Task: Repeat, exactly, the run of lines that opens with the line containing "bpy.data.objects.remove(obj)" and closes with the line containing "KNOT_AWAY = Vector((0.793, 0.609, 0))", and leave all other lines out.

>> Begin

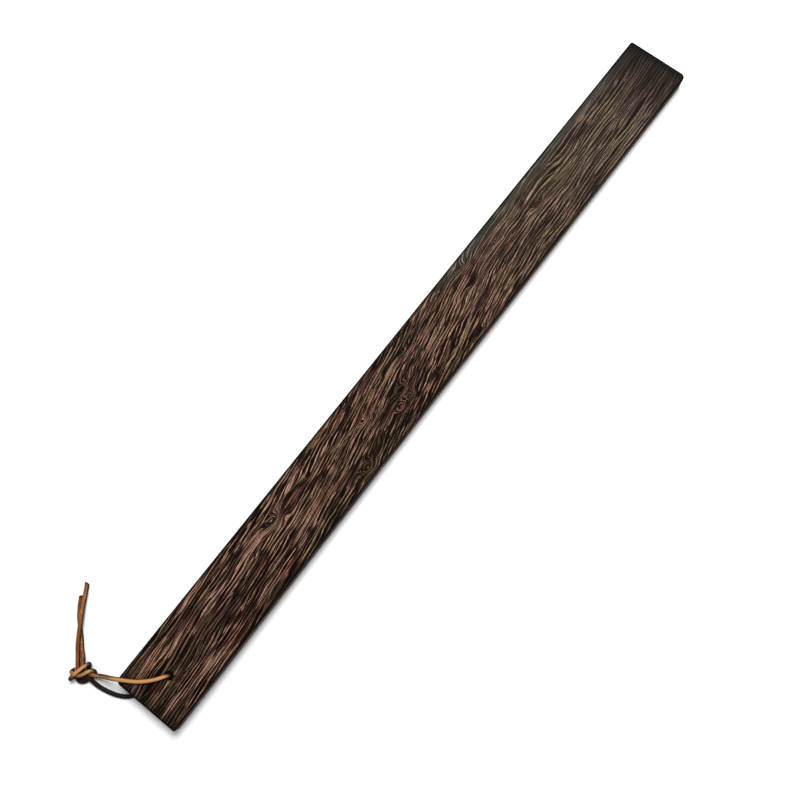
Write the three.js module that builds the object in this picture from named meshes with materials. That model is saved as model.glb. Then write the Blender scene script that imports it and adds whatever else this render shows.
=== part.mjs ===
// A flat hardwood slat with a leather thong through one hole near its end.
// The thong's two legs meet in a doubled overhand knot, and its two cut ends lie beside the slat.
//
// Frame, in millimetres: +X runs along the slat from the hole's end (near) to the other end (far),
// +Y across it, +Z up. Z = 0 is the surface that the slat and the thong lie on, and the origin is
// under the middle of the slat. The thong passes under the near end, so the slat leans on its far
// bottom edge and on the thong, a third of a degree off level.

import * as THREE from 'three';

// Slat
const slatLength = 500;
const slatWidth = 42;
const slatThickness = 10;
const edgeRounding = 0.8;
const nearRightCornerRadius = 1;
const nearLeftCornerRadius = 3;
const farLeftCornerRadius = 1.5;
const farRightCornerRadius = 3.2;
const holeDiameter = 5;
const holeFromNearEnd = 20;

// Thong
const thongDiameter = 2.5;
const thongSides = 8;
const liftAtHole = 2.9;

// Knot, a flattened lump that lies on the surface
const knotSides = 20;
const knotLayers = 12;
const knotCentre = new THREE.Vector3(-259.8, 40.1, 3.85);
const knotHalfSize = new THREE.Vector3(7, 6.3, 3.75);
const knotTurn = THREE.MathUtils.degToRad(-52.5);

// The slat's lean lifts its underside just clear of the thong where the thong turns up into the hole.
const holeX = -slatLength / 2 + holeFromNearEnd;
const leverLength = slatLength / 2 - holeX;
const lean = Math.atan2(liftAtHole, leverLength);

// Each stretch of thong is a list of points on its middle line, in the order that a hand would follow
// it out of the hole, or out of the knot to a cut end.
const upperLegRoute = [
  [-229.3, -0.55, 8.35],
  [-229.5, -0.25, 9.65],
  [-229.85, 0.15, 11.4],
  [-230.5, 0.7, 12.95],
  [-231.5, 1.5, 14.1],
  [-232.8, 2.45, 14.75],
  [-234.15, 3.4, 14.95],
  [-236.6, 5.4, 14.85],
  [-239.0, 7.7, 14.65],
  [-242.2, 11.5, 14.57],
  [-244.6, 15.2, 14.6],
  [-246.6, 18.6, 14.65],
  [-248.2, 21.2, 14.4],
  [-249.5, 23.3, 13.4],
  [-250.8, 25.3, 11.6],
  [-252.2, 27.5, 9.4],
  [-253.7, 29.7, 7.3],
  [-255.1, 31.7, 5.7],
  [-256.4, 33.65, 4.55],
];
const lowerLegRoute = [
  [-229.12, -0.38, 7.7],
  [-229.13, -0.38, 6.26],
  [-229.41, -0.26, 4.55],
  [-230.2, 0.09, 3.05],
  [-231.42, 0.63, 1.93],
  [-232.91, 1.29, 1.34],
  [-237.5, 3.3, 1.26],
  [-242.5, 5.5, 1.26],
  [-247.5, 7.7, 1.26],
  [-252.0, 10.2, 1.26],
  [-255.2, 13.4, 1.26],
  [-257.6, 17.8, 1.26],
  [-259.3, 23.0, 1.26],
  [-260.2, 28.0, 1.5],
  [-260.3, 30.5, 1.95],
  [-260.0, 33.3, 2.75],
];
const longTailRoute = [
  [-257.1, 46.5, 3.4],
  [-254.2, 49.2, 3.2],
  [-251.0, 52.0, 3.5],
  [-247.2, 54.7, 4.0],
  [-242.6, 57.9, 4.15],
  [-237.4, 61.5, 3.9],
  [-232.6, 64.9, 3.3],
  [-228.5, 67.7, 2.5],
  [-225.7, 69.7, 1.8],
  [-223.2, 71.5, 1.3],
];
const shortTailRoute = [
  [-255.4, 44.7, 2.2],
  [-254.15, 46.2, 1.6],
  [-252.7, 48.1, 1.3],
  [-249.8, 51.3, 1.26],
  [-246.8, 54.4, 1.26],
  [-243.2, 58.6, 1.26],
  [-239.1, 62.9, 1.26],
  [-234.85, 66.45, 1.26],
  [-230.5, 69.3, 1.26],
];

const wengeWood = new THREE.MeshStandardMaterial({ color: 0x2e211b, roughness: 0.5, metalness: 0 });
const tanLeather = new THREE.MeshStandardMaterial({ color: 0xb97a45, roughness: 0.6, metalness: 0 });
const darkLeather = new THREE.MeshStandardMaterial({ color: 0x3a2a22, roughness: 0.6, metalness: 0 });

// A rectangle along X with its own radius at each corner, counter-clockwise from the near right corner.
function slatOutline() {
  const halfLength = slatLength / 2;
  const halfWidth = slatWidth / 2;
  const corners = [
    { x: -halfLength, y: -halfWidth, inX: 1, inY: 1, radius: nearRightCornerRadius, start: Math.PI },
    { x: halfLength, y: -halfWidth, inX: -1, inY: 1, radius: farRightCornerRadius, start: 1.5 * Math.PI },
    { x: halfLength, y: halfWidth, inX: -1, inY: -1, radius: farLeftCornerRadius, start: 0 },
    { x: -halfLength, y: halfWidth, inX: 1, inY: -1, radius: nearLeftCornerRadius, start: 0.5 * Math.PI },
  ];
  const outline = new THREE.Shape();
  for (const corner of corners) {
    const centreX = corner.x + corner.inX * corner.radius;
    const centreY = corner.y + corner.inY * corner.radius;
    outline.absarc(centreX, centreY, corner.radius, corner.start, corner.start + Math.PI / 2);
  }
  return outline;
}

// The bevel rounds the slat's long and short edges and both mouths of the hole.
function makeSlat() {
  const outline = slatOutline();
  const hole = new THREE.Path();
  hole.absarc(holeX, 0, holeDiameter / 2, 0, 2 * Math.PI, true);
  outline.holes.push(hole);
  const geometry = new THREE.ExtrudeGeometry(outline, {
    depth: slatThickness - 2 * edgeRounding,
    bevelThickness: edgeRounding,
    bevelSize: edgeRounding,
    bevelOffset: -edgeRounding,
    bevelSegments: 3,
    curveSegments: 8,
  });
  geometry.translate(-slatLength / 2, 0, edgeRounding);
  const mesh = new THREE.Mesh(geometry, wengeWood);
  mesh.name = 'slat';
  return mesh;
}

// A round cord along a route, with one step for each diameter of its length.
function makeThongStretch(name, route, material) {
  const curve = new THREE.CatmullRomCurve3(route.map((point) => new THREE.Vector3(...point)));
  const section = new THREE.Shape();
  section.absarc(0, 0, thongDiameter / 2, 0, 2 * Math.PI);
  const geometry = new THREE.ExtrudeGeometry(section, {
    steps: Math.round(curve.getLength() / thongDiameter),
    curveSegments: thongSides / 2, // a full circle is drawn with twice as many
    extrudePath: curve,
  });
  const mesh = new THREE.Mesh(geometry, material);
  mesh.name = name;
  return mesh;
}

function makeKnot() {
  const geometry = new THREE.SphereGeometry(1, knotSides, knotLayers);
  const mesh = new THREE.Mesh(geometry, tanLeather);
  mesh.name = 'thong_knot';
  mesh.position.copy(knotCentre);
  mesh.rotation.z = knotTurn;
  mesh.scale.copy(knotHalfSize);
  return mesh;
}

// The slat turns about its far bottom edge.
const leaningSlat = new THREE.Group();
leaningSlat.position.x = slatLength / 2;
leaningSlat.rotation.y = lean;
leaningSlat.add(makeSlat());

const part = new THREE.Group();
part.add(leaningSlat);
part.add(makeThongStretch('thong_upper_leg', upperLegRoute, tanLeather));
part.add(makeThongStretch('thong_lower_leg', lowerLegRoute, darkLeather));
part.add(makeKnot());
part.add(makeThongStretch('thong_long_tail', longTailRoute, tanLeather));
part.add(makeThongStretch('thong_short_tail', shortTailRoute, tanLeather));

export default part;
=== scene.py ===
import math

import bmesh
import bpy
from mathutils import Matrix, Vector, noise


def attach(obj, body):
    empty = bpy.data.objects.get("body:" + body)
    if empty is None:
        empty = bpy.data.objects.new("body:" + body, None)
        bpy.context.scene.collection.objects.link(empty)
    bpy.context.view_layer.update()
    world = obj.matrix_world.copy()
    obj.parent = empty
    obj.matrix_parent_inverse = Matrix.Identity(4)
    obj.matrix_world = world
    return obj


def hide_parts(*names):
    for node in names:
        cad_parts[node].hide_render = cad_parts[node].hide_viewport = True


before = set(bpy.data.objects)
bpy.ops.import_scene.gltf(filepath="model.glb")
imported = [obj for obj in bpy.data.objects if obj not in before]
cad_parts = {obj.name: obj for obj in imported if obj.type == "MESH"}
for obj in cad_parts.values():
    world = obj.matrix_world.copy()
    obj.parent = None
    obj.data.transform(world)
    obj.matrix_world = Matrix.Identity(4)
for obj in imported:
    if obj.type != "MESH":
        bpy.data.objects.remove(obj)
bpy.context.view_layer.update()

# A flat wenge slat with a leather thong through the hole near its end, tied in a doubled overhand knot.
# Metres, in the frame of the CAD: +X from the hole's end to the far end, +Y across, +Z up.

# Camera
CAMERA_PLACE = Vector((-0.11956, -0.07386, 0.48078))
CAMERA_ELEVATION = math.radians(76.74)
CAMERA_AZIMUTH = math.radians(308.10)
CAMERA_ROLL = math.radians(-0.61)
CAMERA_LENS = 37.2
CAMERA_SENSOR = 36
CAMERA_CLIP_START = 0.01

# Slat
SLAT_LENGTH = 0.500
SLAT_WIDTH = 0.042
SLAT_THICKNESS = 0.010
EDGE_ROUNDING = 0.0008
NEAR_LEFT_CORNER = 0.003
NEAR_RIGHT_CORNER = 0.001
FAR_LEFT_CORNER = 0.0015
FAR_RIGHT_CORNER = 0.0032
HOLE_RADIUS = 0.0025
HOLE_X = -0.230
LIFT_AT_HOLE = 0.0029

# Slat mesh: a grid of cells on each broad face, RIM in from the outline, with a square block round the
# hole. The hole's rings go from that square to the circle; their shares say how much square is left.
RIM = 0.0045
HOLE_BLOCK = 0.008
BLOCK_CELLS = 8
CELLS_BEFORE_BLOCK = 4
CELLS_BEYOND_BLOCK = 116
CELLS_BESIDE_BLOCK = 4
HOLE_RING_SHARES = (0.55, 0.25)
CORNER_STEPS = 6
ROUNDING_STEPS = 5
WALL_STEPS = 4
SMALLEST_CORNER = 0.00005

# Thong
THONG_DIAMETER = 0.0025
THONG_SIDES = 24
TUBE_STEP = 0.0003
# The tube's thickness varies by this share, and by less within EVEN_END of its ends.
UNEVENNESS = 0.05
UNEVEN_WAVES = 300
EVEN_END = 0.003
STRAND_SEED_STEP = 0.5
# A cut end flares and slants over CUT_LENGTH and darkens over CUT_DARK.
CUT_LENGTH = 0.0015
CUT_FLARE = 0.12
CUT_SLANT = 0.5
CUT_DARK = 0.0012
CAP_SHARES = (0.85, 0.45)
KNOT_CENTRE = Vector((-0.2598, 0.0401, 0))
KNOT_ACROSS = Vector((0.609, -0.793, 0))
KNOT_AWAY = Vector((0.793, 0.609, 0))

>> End
>> Begin

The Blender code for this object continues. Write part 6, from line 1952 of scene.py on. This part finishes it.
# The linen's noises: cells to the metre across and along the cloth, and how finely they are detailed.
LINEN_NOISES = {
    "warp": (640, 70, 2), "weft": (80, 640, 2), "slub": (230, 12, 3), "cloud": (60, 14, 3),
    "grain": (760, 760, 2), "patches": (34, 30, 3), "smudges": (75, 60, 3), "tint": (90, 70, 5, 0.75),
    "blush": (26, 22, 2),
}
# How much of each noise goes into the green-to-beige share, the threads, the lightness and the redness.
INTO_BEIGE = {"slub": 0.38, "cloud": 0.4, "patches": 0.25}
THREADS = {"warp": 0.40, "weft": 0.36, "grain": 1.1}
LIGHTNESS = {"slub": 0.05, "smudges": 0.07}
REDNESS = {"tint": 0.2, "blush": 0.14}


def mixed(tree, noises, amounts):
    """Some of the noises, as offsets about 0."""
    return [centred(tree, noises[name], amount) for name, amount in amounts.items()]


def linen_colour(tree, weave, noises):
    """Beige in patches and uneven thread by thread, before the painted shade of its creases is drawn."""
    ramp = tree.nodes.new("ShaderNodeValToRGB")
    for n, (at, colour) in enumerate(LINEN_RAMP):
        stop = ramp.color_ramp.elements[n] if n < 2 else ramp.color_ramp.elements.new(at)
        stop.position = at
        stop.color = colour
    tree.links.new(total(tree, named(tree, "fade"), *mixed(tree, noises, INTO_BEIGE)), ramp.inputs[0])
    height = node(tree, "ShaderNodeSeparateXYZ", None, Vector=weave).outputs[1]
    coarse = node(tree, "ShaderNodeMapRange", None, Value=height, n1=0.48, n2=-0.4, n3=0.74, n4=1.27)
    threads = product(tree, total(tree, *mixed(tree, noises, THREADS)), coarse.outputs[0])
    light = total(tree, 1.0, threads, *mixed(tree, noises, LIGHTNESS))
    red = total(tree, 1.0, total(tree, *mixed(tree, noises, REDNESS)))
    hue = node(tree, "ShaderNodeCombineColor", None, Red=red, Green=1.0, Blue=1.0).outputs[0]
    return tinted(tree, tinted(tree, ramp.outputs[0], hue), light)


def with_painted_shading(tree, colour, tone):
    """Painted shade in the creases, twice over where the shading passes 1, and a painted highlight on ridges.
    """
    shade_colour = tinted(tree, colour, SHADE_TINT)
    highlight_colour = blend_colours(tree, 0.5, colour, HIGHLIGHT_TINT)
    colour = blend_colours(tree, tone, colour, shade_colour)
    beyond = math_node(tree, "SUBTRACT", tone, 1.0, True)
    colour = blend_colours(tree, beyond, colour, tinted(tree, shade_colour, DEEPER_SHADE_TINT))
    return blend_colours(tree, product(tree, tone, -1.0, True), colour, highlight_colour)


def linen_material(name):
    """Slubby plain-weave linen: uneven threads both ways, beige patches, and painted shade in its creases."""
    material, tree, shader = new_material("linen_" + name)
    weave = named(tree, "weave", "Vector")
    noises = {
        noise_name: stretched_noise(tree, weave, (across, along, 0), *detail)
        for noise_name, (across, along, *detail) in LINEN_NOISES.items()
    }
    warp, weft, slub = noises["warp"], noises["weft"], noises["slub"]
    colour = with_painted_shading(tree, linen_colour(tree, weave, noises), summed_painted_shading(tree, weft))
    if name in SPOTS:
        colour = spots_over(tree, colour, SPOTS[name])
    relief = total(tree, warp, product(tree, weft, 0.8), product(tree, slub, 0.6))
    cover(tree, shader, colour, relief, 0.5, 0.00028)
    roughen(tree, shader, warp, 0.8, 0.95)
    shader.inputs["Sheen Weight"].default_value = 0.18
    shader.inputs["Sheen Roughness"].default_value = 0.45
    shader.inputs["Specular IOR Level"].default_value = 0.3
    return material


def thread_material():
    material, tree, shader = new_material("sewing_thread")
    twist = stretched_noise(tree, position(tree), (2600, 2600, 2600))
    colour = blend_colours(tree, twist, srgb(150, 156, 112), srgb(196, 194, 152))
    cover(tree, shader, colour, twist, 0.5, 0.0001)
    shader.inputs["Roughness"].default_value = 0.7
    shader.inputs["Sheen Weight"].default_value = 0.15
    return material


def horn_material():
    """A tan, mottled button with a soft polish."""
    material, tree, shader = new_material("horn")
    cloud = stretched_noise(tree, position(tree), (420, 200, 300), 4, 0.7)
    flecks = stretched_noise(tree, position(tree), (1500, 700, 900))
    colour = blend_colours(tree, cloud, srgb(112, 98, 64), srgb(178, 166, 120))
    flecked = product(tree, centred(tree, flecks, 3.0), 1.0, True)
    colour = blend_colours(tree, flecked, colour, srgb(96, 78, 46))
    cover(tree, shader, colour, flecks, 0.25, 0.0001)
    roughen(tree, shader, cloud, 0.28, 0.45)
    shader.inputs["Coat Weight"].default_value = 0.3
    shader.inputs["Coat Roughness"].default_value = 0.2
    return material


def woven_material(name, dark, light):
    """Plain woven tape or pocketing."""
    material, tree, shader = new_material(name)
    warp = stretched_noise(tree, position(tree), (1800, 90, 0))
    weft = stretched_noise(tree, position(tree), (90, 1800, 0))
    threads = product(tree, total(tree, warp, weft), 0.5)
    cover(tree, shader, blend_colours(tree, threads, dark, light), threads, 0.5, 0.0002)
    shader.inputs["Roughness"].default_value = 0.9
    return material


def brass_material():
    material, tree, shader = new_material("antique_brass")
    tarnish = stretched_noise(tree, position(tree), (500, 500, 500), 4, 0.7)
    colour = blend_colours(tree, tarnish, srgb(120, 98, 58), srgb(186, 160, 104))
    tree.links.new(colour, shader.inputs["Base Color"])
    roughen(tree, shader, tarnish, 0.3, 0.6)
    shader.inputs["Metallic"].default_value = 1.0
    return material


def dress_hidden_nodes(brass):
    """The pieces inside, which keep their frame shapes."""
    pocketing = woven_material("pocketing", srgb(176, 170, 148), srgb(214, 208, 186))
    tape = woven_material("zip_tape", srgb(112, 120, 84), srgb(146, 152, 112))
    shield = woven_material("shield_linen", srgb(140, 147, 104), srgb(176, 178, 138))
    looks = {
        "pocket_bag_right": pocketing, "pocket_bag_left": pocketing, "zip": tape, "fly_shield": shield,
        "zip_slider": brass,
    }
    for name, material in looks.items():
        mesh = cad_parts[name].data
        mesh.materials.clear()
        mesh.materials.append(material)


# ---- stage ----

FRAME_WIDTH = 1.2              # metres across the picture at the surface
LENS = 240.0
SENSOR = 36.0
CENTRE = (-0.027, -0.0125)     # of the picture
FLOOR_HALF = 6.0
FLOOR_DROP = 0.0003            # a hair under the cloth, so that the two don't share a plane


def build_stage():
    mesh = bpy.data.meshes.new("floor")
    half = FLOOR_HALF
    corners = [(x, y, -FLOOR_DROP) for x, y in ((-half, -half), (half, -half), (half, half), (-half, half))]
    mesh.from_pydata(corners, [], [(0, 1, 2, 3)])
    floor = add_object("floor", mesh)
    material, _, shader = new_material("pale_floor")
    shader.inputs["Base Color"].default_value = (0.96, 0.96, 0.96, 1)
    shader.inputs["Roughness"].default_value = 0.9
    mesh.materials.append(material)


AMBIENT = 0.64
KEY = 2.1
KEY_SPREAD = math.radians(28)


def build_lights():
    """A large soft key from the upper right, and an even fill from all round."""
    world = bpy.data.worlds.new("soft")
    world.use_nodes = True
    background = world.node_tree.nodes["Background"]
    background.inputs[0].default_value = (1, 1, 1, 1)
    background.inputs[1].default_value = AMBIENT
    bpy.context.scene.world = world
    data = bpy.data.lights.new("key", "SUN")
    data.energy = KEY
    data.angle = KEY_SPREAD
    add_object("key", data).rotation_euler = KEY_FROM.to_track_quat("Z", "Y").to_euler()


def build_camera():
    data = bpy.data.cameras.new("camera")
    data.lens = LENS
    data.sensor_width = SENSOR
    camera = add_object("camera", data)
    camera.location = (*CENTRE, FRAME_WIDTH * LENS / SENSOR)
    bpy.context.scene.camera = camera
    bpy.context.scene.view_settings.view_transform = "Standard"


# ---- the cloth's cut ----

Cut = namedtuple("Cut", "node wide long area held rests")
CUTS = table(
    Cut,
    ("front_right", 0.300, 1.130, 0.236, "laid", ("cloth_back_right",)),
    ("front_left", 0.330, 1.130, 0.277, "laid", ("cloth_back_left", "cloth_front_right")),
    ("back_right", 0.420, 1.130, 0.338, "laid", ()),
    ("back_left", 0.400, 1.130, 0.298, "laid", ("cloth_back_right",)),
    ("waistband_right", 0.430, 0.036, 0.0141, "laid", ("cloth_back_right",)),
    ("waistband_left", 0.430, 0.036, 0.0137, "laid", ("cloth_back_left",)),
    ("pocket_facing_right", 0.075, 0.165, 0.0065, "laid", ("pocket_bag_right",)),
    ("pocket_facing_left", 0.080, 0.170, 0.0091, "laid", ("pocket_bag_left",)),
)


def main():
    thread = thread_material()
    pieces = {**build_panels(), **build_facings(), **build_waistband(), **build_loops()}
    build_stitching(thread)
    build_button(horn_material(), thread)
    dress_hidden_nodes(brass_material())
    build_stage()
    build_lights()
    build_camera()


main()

>> End

Response for this exercise:
        bpy.data.objects.remove(obj)
bpy.context.view_layer.update()

# A flat wenge slat with a leather thong through the hole near its end, tied in a doubled overhand knot.
# Metres, in the frame of the CAD: +X from the hole's end to the far end, +Y across, +Z up.

# Camera
CAMERA_PLACE = Vector((-0.11956, -0.07386, 0.48078))
CAMERA_ELEVATION = math.radians(76.74)
CAMERA_AZIMUTH = math.radians(308.10)
CAMERA_ROLL = math.radians(-0.61)
CAMERA_LENS = 37.2
CAMERA_SENSOR = 36
CAMERA_CLIP_START = 0.01

# Slat
SLAT_LENGTH = 0.500
SLAT_WIDTH = 0.042
SLAT_THICKNESS = 0.010
EDGE_ROUNDING = 0.0008
NEAR_LEFT_CORNER = 0.003
NEAR_RIGHT_CORNER = 0.001
FAR_LEFT_CORNER = 0.0015
FAR_RIGHT_CORNER = 0.0032
HOLE_RADIUS = 0.0025
HOLE_X = -0.230
LIFT_AT_HOLE = 0.0029

# Slat mesh: a grid of cells on each broad face, RIM in from the outline, with a square block round the
# hole. The hole's rings go from that square to the circle; their shares say how much square is left.
RIM = 0.0045
HOLE_BLOCK = 0.008
BLOCK_CELLS = 8
CELLS_BEFORE_BLOCK = 4
CELLS_BEYOND_BLOCK = 116
CELLS_BESIDE_BLOCK = 4
HOLE_RING_SHARES = (0.55, 0.25)
CORNER_STEPS = 6
ROUNDING_STEPS = 5
WALL_STEPS = 4
SMALLEST_CORNER = 0.00005

# Thong
THONG_DIAMETER = 0.0025
THONG_SIDES = 24
TUBE_STEP = 0.0003
# The tube's thickness varies by this share, and by less within EVEN_END of its ends.
UNEVENNESS = 0.05
UNEVEN_WAVES = 300
EVEN_END = 0.003
STRAND_SEED_STEP = 0.5
# A cut end flares and slants over CUT_LENGTH and darkens over CUT_DARK.
CUT_LENGTH = 0.0015
CUT_FLARE = 0.12
CUT_SLANT = 0.5
CUT_DARK = 0.0012
CAP_SHARES = (0.85, 0.45)
KNOT_CENTRE = Vector((-0.2598, 0.0401, 0))
KNOT_ACROSS = Vector((0.609, -0.793, 0))
KNOT_AWAY = Vector((0.793, 0.609, 0))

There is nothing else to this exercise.